Given task → Return exactly the listing's lines, from its first line to the line holding "dict(zip(SECTION_COLUMNS, smooth_row(BAND_SECTIONS, low)))", ends included.

The input →
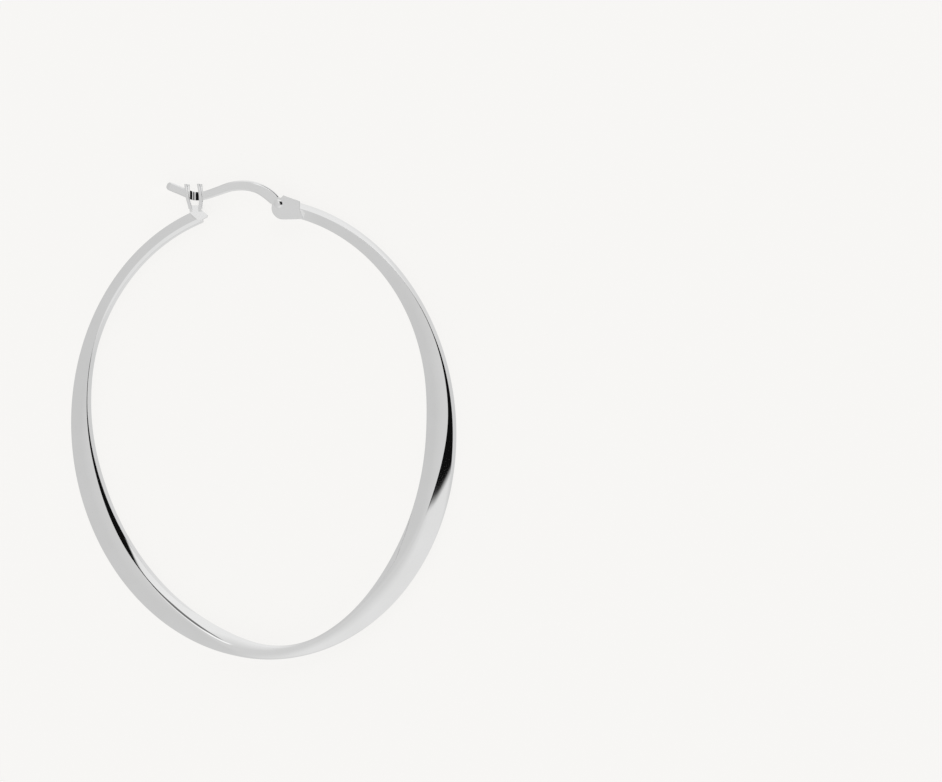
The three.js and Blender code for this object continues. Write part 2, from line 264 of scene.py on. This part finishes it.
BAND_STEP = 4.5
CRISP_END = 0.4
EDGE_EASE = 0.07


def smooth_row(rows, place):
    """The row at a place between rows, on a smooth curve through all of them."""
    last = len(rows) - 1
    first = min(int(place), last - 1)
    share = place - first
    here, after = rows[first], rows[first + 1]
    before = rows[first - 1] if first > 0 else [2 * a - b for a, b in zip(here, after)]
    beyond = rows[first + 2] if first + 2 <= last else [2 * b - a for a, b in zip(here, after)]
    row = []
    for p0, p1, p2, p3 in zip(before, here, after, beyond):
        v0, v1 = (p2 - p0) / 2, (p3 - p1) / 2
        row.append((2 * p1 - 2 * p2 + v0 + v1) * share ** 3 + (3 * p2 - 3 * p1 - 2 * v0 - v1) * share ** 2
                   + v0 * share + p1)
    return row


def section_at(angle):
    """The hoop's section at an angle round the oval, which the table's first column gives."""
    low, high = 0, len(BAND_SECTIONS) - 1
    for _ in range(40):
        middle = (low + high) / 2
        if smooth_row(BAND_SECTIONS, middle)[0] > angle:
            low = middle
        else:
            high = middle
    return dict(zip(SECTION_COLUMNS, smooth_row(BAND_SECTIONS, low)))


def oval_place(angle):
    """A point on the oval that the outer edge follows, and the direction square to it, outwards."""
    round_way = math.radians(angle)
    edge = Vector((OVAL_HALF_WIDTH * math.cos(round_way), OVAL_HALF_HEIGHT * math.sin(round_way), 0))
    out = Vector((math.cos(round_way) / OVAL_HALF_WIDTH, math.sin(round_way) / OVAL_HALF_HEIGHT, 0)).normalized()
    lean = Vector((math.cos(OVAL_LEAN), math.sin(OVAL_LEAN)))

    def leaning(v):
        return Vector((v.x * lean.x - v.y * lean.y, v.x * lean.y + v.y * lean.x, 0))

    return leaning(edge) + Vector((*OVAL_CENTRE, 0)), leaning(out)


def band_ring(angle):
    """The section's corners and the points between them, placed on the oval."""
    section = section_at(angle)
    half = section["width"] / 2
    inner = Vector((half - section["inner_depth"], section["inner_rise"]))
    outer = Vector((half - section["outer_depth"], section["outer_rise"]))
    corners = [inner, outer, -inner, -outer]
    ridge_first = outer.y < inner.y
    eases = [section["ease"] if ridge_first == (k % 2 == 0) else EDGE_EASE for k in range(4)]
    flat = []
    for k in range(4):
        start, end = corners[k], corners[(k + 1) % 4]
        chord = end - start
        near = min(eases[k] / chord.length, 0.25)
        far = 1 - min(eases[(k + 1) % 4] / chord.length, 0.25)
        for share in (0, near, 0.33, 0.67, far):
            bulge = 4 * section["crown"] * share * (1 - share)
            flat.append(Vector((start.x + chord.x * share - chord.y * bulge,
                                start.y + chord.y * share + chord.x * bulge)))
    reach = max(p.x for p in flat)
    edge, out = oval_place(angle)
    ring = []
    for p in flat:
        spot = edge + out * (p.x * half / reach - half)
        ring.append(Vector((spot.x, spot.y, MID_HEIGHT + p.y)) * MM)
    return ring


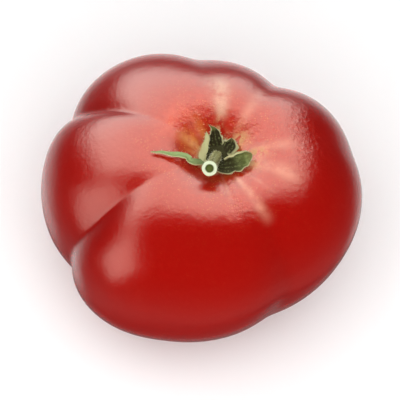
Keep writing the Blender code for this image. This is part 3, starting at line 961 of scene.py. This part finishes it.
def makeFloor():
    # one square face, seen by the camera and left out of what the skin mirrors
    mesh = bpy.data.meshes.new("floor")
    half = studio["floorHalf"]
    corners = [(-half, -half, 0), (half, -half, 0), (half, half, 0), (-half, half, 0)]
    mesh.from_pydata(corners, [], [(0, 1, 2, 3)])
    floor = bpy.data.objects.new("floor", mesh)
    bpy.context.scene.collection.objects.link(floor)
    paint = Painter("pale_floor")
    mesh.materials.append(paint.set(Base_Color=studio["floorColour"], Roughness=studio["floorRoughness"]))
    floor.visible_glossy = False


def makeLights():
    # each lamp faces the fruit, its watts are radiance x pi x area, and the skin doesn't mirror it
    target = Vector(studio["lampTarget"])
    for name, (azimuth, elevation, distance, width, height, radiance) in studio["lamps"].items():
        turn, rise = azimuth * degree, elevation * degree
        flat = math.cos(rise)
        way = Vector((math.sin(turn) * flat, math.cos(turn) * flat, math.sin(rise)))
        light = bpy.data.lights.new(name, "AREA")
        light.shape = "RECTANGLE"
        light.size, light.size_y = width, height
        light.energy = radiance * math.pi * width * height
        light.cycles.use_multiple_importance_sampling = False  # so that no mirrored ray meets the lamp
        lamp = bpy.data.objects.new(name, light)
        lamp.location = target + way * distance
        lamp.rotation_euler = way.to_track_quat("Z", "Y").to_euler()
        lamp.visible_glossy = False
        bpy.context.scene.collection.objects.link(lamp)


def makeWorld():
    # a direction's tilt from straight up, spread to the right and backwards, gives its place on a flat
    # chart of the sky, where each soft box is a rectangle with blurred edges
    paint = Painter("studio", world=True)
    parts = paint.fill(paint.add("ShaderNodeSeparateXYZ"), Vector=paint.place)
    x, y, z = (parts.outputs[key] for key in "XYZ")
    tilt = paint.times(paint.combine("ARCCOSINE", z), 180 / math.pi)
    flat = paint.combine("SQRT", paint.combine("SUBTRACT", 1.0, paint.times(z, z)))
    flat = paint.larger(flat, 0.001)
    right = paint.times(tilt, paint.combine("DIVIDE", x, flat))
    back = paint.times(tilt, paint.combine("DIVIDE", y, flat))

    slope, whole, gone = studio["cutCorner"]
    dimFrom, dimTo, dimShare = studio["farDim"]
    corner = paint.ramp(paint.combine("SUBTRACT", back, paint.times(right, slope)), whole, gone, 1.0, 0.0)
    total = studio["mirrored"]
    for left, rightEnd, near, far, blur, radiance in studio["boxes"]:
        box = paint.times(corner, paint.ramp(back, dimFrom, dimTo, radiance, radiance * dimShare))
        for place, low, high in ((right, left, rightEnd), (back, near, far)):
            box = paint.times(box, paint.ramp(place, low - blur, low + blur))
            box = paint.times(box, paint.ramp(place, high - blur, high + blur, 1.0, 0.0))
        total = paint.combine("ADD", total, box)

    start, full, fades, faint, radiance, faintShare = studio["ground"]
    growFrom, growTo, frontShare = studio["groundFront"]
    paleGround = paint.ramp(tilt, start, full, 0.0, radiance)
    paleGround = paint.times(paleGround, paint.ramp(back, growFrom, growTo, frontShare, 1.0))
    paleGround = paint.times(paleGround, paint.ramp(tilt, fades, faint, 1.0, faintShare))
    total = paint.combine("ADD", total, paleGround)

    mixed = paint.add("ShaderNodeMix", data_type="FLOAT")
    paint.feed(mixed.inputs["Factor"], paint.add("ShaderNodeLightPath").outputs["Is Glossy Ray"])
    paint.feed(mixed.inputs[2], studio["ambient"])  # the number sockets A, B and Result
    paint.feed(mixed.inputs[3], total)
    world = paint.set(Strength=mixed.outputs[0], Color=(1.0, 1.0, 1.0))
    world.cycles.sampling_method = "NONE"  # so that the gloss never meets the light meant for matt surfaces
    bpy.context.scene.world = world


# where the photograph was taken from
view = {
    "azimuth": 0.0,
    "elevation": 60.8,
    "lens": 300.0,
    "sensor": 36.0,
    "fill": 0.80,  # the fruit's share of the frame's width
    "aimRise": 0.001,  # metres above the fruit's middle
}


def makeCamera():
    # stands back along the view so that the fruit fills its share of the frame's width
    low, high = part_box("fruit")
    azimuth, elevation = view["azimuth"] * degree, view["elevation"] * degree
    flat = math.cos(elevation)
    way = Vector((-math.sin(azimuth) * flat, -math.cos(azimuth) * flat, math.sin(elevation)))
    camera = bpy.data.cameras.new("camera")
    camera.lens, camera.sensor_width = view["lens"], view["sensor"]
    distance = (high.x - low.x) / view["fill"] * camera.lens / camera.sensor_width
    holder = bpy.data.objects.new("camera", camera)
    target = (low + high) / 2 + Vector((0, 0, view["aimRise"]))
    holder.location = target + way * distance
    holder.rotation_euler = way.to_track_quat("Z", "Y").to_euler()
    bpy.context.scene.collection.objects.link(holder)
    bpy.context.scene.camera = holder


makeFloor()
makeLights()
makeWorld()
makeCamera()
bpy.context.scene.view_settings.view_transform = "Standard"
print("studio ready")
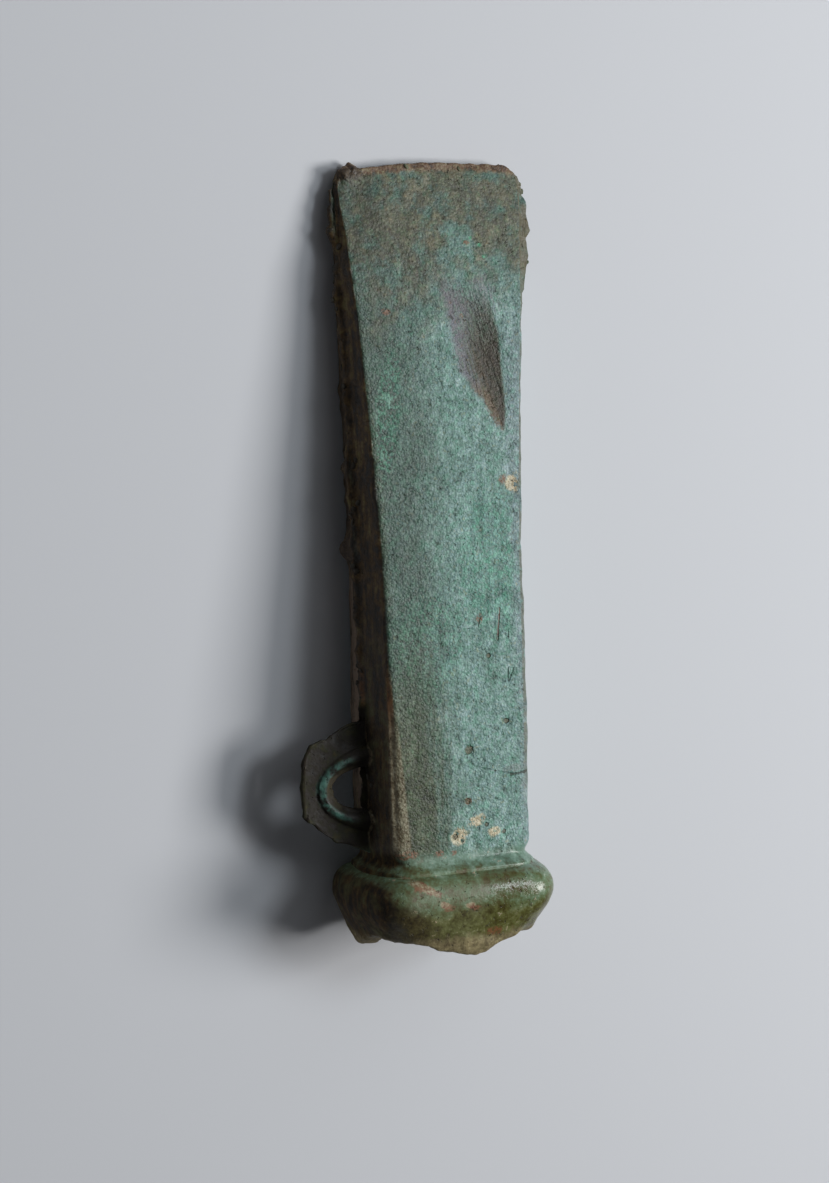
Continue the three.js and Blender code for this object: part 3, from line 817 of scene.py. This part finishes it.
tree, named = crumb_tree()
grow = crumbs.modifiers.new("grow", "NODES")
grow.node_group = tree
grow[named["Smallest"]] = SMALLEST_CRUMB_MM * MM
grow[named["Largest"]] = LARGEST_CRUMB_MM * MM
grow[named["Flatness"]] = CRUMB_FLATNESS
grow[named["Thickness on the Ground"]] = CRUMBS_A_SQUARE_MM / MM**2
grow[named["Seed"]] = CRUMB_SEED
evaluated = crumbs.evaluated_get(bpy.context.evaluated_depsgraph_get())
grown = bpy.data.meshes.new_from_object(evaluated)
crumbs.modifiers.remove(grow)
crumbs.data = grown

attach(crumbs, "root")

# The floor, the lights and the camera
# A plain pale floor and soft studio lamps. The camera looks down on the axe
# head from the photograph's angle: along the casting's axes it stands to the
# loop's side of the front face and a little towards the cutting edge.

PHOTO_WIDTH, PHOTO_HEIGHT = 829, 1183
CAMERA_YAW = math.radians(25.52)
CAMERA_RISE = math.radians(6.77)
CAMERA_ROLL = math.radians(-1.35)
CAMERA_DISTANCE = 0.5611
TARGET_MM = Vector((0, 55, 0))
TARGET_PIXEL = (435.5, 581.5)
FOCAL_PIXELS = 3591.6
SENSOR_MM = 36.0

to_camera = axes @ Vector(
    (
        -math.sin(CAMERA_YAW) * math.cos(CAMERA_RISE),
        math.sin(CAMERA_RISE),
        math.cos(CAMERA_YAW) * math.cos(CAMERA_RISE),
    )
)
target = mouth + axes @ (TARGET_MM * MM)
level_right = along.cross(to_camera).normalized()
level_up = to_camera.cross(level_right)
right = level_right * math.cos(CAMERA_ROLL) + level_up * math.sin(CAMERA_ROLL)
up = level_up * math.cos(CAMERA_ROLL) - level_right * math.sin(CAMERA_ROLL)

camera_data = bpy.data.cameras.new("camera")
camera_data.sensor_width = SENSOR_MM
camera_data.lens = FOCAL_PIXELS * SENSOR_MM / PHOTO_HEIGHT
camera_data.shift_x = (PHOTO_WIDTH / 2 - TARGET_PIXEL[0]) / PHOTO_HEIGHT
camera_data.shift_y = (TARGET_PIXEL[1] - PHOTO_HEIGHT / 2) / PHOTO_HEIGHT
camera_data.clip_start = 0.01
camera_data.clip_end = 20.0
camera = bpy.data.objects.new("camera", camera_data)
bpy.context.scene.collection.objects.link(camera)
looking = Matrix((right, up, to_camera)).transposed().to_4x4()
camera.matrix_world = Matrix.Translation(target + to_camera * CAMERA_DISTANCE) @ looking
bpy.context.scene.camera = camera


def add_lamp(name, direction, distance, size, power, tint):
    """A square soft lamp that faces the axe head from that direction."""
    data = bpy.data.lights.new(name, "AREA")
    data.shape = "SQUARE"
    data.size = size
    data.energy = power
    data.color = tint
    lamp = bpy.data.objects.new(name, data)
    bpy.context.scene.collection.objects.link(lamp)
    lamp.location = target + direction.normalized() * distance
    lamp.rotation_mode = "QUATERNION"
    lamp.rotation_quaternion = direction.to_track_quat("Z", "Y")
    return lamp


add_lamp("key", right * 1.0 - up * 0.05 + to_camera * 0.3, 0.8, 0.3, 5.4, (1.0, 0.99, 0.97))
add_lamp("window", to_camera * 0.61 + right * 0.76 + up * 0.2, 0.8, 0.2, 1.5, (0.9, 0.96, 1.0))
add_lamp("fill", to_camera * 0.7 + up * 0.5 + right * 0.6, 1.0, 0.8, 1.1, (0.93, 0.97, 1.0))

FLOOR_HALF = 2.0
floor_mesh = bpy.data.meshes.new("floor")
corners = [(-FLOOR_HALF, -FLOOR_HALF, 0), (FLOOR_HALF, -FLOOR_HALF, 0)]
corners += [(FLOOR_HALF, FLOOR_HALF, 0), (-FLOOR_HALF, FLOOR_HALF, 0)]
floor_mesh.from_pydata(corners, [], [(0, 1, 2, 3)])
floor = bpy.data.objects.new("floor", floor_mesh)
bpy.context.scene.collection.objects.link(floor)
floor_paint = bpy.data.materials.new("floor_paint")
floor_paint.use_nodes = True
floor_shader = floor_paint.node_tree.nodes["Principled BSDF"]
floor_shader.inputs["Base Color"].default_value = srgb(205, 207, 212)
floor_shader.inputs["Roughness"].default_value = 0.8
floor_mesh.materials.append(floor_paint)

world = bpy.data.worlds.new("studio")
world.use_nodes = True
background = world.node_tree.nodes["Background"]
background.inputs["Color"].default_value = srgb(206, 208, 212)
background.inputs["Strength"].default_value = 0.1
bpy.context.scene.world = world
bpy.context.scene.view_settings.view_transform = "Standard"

Finished exercise →
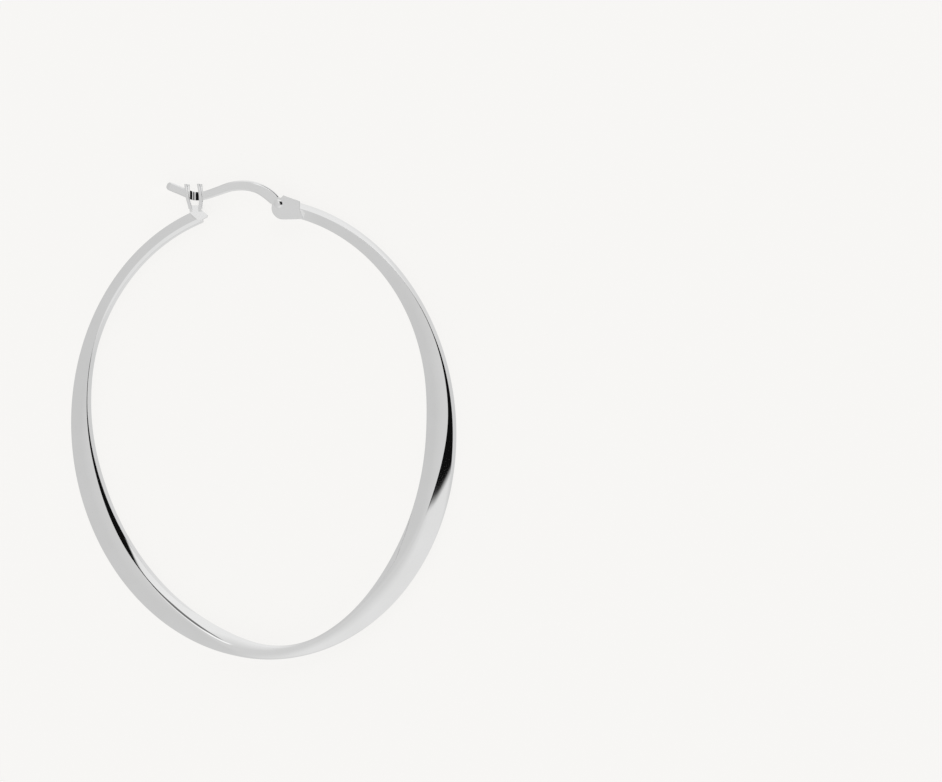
The three.js and Blender code for this object continues. Write part 2, from line 264 of scene.py on. This part finishes it.
BAND_STEP = 4.5
CRISP_END = 0.4
EDGE_EASE = 0.07


def smooth_row(rows, place):
    """The row at a place between rows, on a smooth curve through all of them."""
    last = len(rows) - 1
    first = min(int(place), last - 1)
    share = place - first
    here, after = rows[first], rows[first + 1]
    before = rows[first - 1] if first > 0 else [2 * a - b for a, b in zip(here, after)]
    beyond = rows[first + 2] if first + 2 <= last else [2 * b - a for a, b in zip(here, after)]
    row = []
    for p0, p1, p2, p3 in zip(before, here, after, beyond):
        v0, v1 = (p2 - p0) / 2, (p3 - p1) / 2
        row.append((2 * p1 - 2 * p2 + v0 + v1) * share ** 3 + (3 * p2 - 3 * p1 - 2 * v0 - v1) * share ** 2
                   + v0 * share + p1)
    return row


def section_at(angle):
    """The hoop's section at an angle round the oval, which the table's first column gives."""
    low, high = 0, len(BAND_SECTIONS) - 1
    for _ in range(40):
        middle = (low + high) / 2
        if smooth_row(BAND_SECTIONS, middle)[0] > angle:
            low = middle
        else:
            high = middle
    return dict(zip(SECTION_COLUMNS, smooth_row(BAND_SECTIONS, low)))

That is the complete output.